5. U.S.’s Remitly nets $85M at a $1.5B valuation
Although, since the pandemic, international money transfer business has witnessed a falling trend as less people send money to friends and relatives. With the trend, business for companies in the space has not been favourable. However, Remitly, American remittance firm has won hearts of investors with its new raiser. Today, the money company announced netting $85 million in equity to double down on its growth. Speaking on the news, Remitly noted that the round was led by PayU, the payments business owned by Prosus of Naspers’ technology holdings.
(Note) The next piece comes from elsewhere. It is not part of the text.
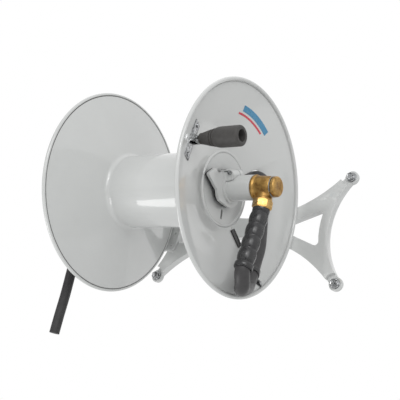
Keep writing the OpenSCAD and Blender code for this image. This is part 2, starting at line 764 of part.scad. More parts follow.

However, it further revealed that the funding round also saw the participation of DN Capital, Generation Investment Management, Owl Rock Capital, Princeville, Stripes, Threshold Ventures, and Top Tier. Quite incredible, Remitly confirmed that all were previous backers of the organisation. In an interview with the press, Matt Oppenheimer, Remitly’s co-founder and CEO, stated that customer growth has increased by 200% compared to a year ago, with 300 million customers served in aggregate spread evenly across the 17 send-from markets and the 57 send-to countries where Remitly operates.
Tech Trivia Answer: HP
Unlike other companies on the list with Chinese origin, Hewlett-Packard Company, commonly shortened to Hewlett–Packard or HP is an American multinational information technology company headquartered in Palo Alto, California.
It develops and provides a wide variety of hardware components as well as software and related services to consumers, small and medium-sized businesses (SMBs) and large enterprises, including customers in the government, health and education sectors.